Sunday, September 24, 2006

In the 24th week


This week marks the arrival, in no uncertain terms, of the linea negra. Though in my case it's more like a linea light tan-a. If the pic weren't in black and white with the contrast pumped up, you'd have to strain even more to see it, but it's there. For some reason I find this very cool. An aside: whenever I think "linea negra" I think of the theme song from "Villa Allegre," which was a bi-lingual (Spanish) show that was on PBS when I was a kid. ("Linea Negra" fits into the melody/rhythm well, right where the words "Villa Allegre!" went.) I wasn't a fan of the show, though, and it always bummed me out when it came on after Sesame Street instead of Electric Company or, my favorite, 3-2-1 Contact. Just a bit of Gen X nostalgia for ya there.

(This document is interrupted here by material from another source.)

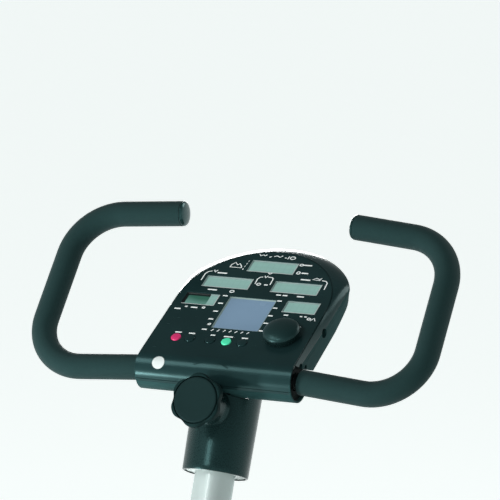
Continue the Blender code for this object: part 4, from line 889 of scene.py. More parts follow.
def boxes(places, height, low):    # several boxes in one mesh
    pick()
    for k, (x, y, width, depth) in enumerate(places):
        centre, size = (x, y, low + height / 2), (width, depth, height)
        bpy.ops.mesh.primitive_cube_add(size=1.0, location=centre, scale=size)
        if k == 0:
            bpy.ops.object.transform_apply(location=True, rotation=True, scale=True)
            edit()
    return done()


def displays():
    outline = [(point.x, point.y) for point in consoleLine(0.094, 0.024, 0.094, 0.094, 0.0)]
    board = plate(outline, faceTop - 0.0136, faceTop - 0.0120)
    fitFace(board, "displayBoard", "board", "display_board", "display_board")
    windows = console["windows"]
    border, depth = console["bezel"], console["glassDepth"]
    low = faceTop - 0.0119
    frames = boxes([(x, y, w - 0.0006, h - 0.0006) for x, y, w, h in windows], 0.0113, low)
    pick(frames)
    edit()
    choose(lambda face: face.normal.z > 0.9)
    bpy.ops.mesh.inset(thickness=0.0003, use_individual=True)
    bpy.ops.mesh.inset(thickness=border, depth=-depth, use_individual=True)
    done()
    fitFace(frames, "displayFrames", "bezel", "display_board")
    shrink = 2 * border + 0.0006
    level = low + 0.0113 - depth - 0.0001
    lcd = boxes([(x, y, w - shrink, h - shrink) for x, y, w, h in windows[:5]], 0.0003, level)
    fitFace(lcd, "displayGlass", "glass", "display_board")
    screen = boxes([(x, y, w - shrink, h - shrink) for x, y, w, h in windows[5:]], 0.0003, level)
    fitFace(screen, "displayScreen", "screen", "display_board")
    # light strips along the bottom and right edge of each small display are painted highlights on the bezel's
    # chamfer
    thick, reach = console["paintedRimHighlight"], 0.0009
    paintedHighlightStrips = [(x, y - h / 2 + reach, w - 0.0012, thick) for x, y, w, h in windows[:5]]
    paintedHighlightStrips += [(x + w / 2 - reach, y, thick, h - 0.0012) for x, y, w, h in windows[:5]]
    edges = boxes(paintedHighlightStrips, 0.0010, low + 0.0106)
    fitFace(edges, "displayEdges", "lightPlastic", "display_board")


def keys():
    radius = console["keyRadius"]
    profile = [(0.0024, 0.0160), (0.0024, 0.0226), (radius, 0.0226), (radius, faceTop + 0.0007),
               (radius * 0.95, faceTop + 0.0012), (radius * 0.84, faceTop + 0.0014),
               (radius * 0.5, faceTop + 0.0015), (radius * 0.1, faceTop + 0.0016)]
    for name, x in console["keys"].items():
        key = lathe(profile, 48)
        finish = {"red": "red", "green": "green"}.get(name, "panel")
        slotName = {"red": "red_button", "green": "green_button"}.get(name, "panel_plastic")
        fit(key, name + "Key", finish, name + "_key", slotName, "button_" + name,
            place=facePlace @ at(x, console["keyRow"]))


jog = {"radius": 0.024, "start": 0.0006, "height": 0.0165, "skirt": 0.0078}


def jogDial():
    base, stop, radius = faceTop + jog["start"], faceTop + jog["height"], jog["radius"]
    skirt = jog["skirt"]
    low = lathe([(radius * 0.93, base), (radius * 0.950, base + 0.0006),
                 (radius * 0.962, base + skirt - 0.0010),
                 (radius * 0.945, base + skirt - 0.0003), (radius * 0.60, base + skirt - 0.0003)], 96)
    pick(low)
    edit()

    def onSlot(face):    # every other strip of the skirt's wall
        middle = face.calc_center_median()
        walled = abs(face.normal.z) < 0.3 and base + 0.0010 < middle.z < base + skirt * 0.7
        return walled and (degrees(atan2(middle.y, middle.x)) // 3.75) % 2 < 0.5

    choose(onSlot)
    bpy.ops.mesh.inset(thickness=0.0002, depth=-0.0002)
    done()
    cut(low, pin(0.0030, 0.0150, base + 0.001, 24), "UNION")
    # the skirt takes the darker sleeve finish as painted shade under the dome's rim
    fit(low, "dialSkirt", "sleeve", "dial", "black_plastic",
        place=facePlace @ at(*console["dial"]), sharp=24)
    profile = [(radius * 0.940, base + skirt - 0.0002), (radius * 0.978, base + skirt - 0.0001),
               (radius * 0.985, base + skirt + 0.0003), (radius * 0.978, base + skirt + 0.0009)]
    for turn in (5, 12, 20, 28, 36, 44, 52, 60, 68, 76, 84):
        t = radians(turn)
        profile.append((radius * 0.97 * cos(t) ** 0.86,
                        base + skirt + (stop - base - skirt) * sin(t) ** 0.95))
    profile.append((0.0006, stop))
    dial = lathe(profile, 96)
    fit(dial, "jogDial", "dome", "dial", "black_plastic", "jog_dial",
        place=facePlace @ at(*console["dial"]), sharp=24)


def strokes(name, lines, radius, finish):    # printed lines on the face, in millimetres across and up
    trace([[(x / 1000, y / 1000, 0.0) for x, y in line] for line in lines], radius, 1)
    bpy.ops.mesh.select_all(action="SELECT")
    bpy.ops.transform.resize(value=(1, 1, 0.10), center_override=(0, 0, 0))
    return fit(done(), name, finish, "head", "light_plastic", place=facePlace @ at(0, 0, faceTop))


def dash(x, y, length, gap=0.0):    # one short bar, or two with a gap, standing for a word
    if gap:
        half = (length - gap) / 2
        return [[(x, y), (x + half, y)], [(x + half + gap, y), (x + length, y)]]
    return [[(x, y), (x + length, y)]]


def loop(x, y, width, height):
    turns = [tau * i / 14 for i in range(14)]
    points = [(x + width / 2 * cos(t), y + height / 2 * sin(t)) for t in turns]
    return [points + points[:1]]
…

Meanwhile, our front porch is getting quite crowded with second-hand baby gear. Last week, we bought a pair of beautiful Pali cribs & mattresses off of Craig's List. Also in residence on the porch: a double snap-n-go stroller frame (also courtesy of Craig's List), bags of hand-me-down girl baby clothes and crib bedding, a double breast pump brought all the way from Iowa City by a friend (hello, friend!), a "My Breast Friend" nusing pillow, which may or may not work for tandem twin nursing, and a beautiful rocking chair from my parents' house, which I have always loved. My parents have a picture of me in it at 2 years old, in a yellow bunny sleeper, with my thumb in my mouth and my finger in my belly button -- a strange security habit I had as a toddler.

SO, just waiting for A. to finish painting the nursery, and in it all goes. That's going to be fun; I love decorating. And it will be nice to have something so tactile and tangible to do.

What else? Well, my emotions continue to range from abject fear, sorrow, and regret to uncomfortable numbness to unadulterated excitement and elation -- the latter particularly when I feel the babies kicking and squirming, which they do with increasing force and frequency.

I wish I could say that I walk around on cloud nine all the time, but that just isn't the case. People seem to want pregnant women to be constantly, unambivalently blissed out. They come at you with big, knowing smiles on their faces, shower you with congratulations, and say "you must be so excited!" I can just imagine the looks of horror if, in reply, I said (quite truthfully) "Well, yes, I am very excited, but I'm also afraid that this is going to turn me into someone I don't know or even necessarily like, ruin my marriage, torpedo my husband's career, and prevent me from ever writing a word of fiction again. But I'm also just dying to meet my daughters, whom I love with the primal intensity of a mother Grizzly bear."

Am I a head case, or what?

But let me say this, ladies (and the rare, occasional man): it is a source of great comfort to be able to vent and ramble on this blog, and to read your wise, kind, funny, and supportive comments both here and via email. Thank you, thank you, thank you for reading.

2 Comments:

Blogger scruffylooking said...

I can't believe you don't have any stretchmarks. No fair.

All those things seem very real when you're hormonal. I've never been one of those women who walked around telling everyone how much they loved being pregnant. I was so dizzy and I couldn't find my attention span anywhere. The reality is that you will be the same person you were before you had children - only a little more frazzled and sleep deprived. Since I had my 2 girls within 16 months, the first few years, my main focus was being a mother. The older they got, the more time I was able to spend on my own interests. The trick is getting them on the same nap/sleep schedule. I can't emphasize that enough.

Oh, and thanks. Now I have the, "Laaaa, la la la la la la la lalala, la - Villa Allegre!" song in my head. I forgot all about that show.

2:26 PM  
Anonymous Anonymous said...

And thank you for writing.

One of the best compliments I ever received was from a friend who has no kids and never plans to--who really wants nothing whatsoever to do with kids. Not only did she tell me that I was an amazing mother and that Squig was an amazing kid, she said--and here's the cool part--that I was still exactly myself. Maybe this doesn't make as much sense coming out of context, but this was a revelation to her, that I could do something as life-altering as have a child/become a mother and still be the essential Deadbeat. ;) I do feel just like my old self, only better. I bet that will be the case for you, too.

Now as for the fiction writing, I have nothing encouraging to say. Except that I hear it gets better when the young'uns get a little older. Ah, and BABYSITTING.